MEDENİYET FİKRİ: DİL, YER VE YÖN VEYA 3Z FORMÜLÜ
Dil, aklın ve kalbin aynasıdır, demişti Doktor Râzî. (El-luğa mir’âtü’l-akli ve’l-kalbi).
Dil, zihninizin, kalbinizin ve ruhunuzun anlam gramerini verir. Ve medeniyetlerin mekke sürecine tekabül eder.
Yer, medeniyetlerin zihin ve anlam dünyasının hayata geçirilmesini sağlayan zemin’i, Bourdieu’nun habitus’unu ifade eder.
Yön de, zihin ve zemin’le inşa edilen yaratıcı ruhu ve kurucu iradeyi, zamanlar ve mekanlar ötesine taşıyacak kalıcı, köklü bir istikamet tayin eder: Medeniyet budur işte.
En mükemmel örneğini mekke ve medine süreçlerinin hâsılasında gördüğümüz Sünnet-i Seniyye’dir Medeniyet.

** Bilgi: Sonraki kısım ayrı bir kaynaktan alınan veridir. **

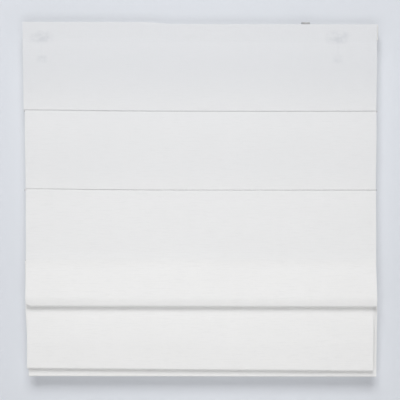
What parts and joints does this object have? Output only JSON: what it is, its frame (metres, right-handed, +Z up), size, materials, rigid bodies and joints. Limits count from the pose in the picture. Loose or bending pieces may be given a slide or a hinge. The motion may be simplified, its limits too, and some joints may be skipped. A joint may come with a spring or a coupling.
{
  "type": "roman blind",
  "caption": "White cloth roman blind, partly drawn up, with stacked folds, hidden rods and a spring-driven cordless headrail on two wall brackets.",
  "frame": {"origin": "middle of the four wall screw holes of the two brackets, on the wall's face", "axes": "+X to the right as seen from the room, +Y into the wall, +Z up"},
  "size_m": [0.803, 0.0624, 0.81],
  "materials": {
    "cloth": "white plain weave with slubs",
    "rail_paint": "white powder coat on aluminium",
    "tape": "white hook and loop tape",
    "zinc_steel": "zinc plated",
    "cam_plastic": "dark grey moulded nylon",
    "cord": "white braided polyester",
    "motor_plastic": "grey moulded",
    "spring_steel": "blued spring steel",
    "rod_steel": "drawn steel",
    "bar_aluminium": "mill finish",
    "clear_plastic": "natural moulded plastic",
    "white_plastic": "white moulded plastic"
  },
  "bodies": {
    "headrail": {"headrail": "rail_paint", "hook_tape": "tape", "loop_tape": "tape", "end_cap_left": "white_plastic", "end_cap_right": "white_plastic", "bracket_left": "zinc_steel", "bracket_right": "zinc_steel", "drum_cradle_left": "white_plastic", "drum_cradle_right": "white_plastic", "shaft_support": "white_plastic", "motor_case": "motor_plastic", "motor_cover": "motor_plastic", "brake_spring": "spring_steel", "power_spring": "spring_steel", "cloth": "cloth", "lift_cord_left": "cord", "lift_cord_right": "cord", "cord_guide_left": "clear_plastic", "cord_guide_right": "clear_plastic"},
    "locking_cam_left": {"cam_left": "cam_plastic", "cam_lever_left": "cam_plastic", "cam_rivet_left": "zinc_steel"},
    "locking_cam_right": {"cam_right": "cam_plastic", "cam_lever_right": "cam_plastic", "cam_rivet_right": "zinc_steel"},
    "drive": {"drive_shaft": "rod_steel", "drum_left": "white_plastic", "drum_right": "white_plastic", "cord_winding_left": "cord", "cord_winding_right": "cord", "motor_arbor": "motor_plastic"},
    "first_rod": {"rod_1": "rod_steel", "rod_1_clip_left": "clear_plastic", "rod_1_clip_right": "clear_plastic"},
    "second_rod": {"rod_2": "rod_steel", "rod_2_clip_left": "clear_plastic", "rod_2_clip_right": "clear_plastic"},
    "third_rod": {"rod_3": "rod_steel", "rod_3_clip_left": "clear_plastic", "rod_3_clip_right": "clear_plastic"},
    "fourth_rod": {"rod_4": "rod_steel", "rod_4_clip_left": "clear_plastic", "rod_4_clip_right": "clear_plastic", "cord_stop_left": "clear_plastic", "cord_stop_right": "clear_plastic", "bottom_bar": "bar_aluminium", "bar_cap_left": "white_plastic", "bar_cap_right": "white_plastic"}
  },
  "joints": [
    {"name": "rod_1_lift", "type": "slide", "parent": "headrail", "child": "first_rod", "axis": [0, 0, 1], "range_m": [0, 0.1]},
    {"name": "rod_2_lift", "type": "slide", "parent": "first_rod", "child": "second_rod", "axis": [0, 0, 1], "range_m": [0, 0.165]},
    {"name": "rod_3_lift", "type": "slide", "parent": "second_rod", "child": "third_rod", "axis": [0, 0, 1], "range_m": [-0.222, 0.15], "deforming": ["cloth", "lift_cord_left", "lift_cord_right"]},
    {"name": "rod_4_lift", "type": "slide", "parent": "third_rod", "child": "fourth_rod", "axis": [0, 0, 1], "range_m": [-0.474, 0]},
    {"name": "drive_turn", "type": "hinge", "parent": "headrail", "child": "drive", "pos_m": [0, -0.02307, -0.0084], "axis": [1, 0, 0], "range_deg": [-1015, 1500], "deforming": ["power_spring"]},
    {"name": "cam_left_turn", "type": "hinge", "parent": "headrail", "child": "locking_cam_left", "pos_m": [-0.271, -0.023, 0.01], "axis": [0, 0, 1], "range_deg": [0, 90]},
    {"name": "cam_right_turn", "type": "hinge", "parent": "headrail", "child": "locking_cam_right", "pos_m": [0.271, -0.023, 0.01], "axis": [0, 0, 1], "range_deg": [0, 90]}
  ],
  "couplings": [
    {"joint": "drive_turn", "follows": "rod_3_lift", "rad_per_m": -117.65}
  ]
}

Medeniyet olarak Sünnet-i Seniyye, Müslümanların hem tarihsel, tarihin belli bir kesitinde hayata geçirilmiş; hem de evrensel, âlemşümûl, zamanı, mekânı aşan bilme, bulma ve olma ilkeleriyle yapılan hakikat yolculuğudur. Hakikat medeniyeti seyr-ü seferi. Geliş-gidişi. Akış-bakışı. Med-ceziri...

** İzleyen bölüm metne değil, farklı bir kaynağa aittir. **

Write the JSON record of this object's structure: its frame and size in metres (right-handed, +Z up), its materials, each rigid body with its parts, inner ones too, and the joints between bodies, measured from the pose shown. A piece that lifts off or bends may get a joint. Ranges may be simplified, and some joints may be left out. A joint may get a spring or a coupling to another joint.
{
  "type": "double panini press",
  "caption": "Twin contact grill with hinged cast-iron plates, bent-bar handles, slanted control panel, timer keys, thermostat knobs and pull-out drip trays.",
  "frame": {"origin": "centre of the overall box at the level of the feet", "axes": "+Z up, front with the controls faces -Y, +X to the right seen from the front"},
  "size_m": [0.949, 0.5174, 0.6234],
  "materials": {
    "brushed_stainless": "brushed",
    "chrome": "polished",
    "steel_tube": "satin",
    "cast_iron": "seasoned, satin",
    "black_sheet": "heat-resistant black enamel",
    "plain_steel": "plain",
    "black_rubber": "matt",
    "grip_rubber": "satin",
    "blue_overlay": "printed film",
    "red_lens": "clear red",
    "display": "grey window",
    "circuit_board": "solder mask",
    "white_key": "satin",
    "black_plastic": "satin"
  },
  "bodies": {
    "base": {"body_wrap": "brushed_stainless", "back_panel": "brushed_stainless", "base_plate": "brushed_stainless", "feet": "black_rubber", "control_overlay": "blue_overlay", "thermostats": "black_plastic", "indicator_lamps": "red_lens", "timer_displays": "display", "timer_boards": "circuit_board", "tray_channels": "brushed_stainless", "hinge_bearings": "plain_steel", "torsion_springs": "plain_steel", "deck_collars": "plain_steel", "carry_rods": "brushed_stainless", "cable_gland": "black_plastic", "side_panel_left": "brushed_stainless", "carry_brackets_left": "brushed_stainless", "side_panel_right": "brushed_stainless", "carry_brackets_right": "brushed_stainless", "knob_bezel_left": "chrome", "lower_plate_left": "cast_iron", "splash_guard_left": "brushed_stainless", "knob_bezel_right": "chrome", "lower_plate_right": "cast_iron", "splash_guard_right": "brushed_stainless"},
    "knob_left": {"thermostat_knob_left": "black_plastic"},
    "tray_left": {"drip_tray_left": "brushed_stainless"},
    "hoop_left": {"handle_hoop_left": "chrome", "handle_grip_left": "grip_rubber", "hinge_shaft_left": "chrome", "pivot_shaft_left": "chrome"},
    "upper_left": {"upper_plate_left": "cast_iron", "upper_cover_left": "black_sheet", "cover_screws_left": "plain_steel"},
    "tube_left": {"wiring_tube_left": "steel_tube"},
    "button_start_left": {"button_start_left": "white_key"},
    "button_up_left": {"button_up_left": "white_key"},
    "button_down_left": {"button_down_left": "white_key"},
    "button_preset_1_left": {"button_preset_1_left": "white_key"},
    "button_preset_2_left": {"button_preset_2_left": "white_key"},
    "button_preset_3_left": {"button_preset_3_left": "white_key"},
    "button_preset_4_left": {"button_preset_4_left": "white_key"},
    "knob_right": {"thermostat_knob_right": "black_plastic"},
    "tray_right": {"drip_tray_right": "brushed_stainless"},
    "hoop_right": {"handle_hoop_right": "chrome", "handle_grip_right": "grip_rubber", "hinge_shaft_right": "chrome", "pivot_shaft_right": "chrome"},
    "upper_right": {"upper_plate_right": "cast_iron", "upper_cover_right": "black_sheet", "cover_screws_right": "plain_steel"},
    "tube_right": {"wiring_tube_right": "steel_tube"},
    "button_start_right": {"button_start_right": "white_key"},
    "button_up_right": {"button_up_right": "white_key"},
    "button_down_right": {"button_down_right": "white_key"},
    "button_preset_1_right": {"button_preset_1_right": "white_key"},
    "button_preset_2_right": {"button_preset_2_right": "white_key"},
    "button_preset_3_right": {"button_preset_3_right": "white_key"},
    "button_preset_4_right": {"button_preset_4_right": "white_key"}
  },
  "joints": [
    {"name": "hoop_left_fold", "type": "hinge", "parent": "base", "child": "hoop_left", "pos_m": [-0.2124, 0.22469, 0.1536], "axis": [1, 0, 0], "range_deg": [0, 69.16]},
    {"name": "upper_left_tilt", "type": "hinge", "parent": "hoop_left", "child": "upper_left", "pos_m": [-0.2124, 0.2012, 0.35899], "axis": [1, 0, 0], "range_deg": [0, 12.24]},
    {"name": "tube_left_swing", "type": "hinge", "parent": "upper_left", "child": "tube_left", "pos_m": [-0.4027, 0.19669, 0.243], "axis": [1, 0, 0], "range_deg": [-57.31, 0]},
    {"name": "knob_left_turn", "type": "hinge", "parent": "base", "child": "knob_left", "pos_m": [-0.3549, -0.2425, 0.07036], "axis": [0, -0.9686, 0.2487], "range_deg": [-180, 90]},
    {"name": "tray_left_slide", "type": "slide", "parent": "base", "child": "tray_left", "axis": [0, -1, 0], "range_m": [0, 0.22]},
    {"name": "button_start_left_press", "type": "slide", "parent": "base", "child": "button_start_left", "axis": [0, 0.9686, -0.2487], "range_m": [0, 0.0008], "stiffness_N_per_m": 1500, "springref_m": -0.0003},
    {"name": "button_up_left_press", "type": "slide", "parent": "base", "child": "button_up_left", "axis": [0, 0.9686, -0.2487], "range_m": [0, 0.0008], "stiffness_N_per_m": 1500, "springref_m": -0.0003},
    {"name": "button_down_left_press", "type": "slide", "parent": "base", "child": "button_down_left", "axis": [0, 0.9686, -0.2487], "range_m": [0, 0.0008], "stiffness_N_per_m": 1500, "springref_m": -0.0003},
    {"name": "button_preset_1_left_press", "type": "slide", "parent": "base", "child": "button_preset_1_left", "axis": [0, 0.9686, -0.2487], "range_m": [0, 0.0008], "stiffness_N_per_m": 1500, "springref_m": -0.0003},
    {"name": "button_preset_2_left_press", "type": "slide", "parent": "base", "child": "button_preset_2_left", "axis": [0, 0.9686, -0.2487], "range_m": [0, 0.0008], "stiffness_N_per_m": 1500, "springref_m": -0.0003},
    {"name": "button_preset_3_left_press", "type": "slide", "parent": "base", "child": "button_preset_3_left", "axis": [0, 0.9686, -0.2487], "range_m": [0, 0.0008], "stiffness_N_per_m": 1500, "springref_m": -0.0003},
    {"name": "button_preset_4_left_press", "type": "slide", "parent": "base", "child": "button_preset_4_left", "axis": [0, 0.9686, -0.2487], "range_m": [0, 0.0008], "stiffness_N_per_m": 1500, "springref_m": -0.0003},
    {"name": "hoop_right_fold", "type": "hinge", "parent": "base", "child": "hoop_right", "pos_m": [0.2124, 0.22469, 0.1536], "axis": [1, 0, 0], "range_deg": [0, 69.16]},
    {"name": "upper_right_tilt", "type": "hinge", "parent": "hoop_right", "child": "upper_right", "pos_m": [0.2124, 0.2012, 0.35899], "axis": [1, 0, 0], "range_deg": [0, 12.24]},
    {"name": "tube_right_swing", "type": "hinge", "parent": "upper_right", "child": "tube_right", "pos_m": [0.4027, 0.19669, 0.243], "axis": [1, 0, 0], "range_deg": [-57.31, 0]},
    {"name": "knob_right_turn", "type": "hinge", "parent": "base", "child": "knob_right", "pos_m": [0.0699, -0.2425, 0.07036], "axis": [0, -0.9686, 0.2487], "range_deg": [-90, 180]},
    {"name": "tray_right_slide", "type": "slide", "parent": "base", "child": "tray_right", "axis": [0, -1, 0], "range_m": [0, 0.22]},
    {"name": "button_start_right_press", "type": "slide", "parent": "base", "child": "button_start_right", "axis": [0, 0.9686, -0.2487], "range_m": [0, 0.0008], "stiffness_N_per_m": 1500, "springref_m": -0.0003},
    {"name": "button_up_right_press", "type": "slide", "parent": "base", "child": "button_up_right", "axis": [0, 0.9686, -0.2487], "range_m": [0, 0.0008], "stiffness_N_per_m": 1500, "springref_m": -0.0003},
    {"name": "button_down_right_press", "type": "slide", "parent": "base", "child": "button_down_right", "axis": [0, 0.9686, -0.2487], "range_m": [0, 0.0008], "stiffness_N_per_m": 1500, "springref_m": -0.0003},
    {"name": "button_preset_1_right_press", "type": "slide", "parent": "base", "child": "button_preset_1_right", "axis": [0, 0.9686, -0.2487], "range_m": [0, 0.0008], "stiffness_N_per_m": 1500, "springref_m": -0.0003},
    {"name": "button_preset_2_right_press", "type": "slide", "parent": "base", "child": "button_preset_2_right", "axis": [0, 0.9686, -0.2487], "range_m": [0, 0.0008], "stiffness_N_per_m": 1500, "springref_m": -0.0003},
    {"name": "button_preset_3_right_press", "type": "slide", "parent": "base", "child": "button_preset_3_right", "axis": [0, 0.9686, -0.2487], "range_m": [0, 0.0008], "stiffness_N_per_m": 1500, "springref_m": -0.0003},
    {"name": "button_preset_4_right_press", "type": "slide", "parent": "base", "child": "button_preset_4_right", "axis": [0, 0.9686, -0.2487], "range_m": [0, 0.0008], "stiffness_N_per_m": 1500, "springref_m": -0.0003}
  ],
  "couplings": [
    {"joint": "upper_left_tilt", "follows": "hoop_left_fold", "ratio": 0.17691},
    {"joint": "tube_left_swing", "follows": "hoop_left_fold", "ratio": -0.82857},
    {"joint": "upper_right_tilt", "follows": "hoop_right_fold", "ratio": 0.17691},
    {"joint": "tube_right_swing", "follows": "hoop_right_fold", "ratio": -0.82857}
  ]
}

Burada kısaca özetlediğim medeniyet tasavvuru felsefesi, sadece Müslümanların değil; bütün insanlığın medeniyet yolculuklarını açıklama imkânı sunan kavramsal araçlar koyar önümüze.
Bir toplum, teorik açıdan köklü ve güçlü bir medeniyet tasavvuruna, bu medeniyet tasavvurunun inşa ettiği tarihe, hafızaya, entelektüel dinamizme, kültürel zenginliğe, felsefî derinliğe sahipse, bu toplum, esen rüzgârlara, fırtınalara karşı sağlam direnç noktaları geliştirir. Yoksa, esen rüzgârlar, fırtınalar tarafından oraya buraya sürüklenir ve silinir gider tarihten.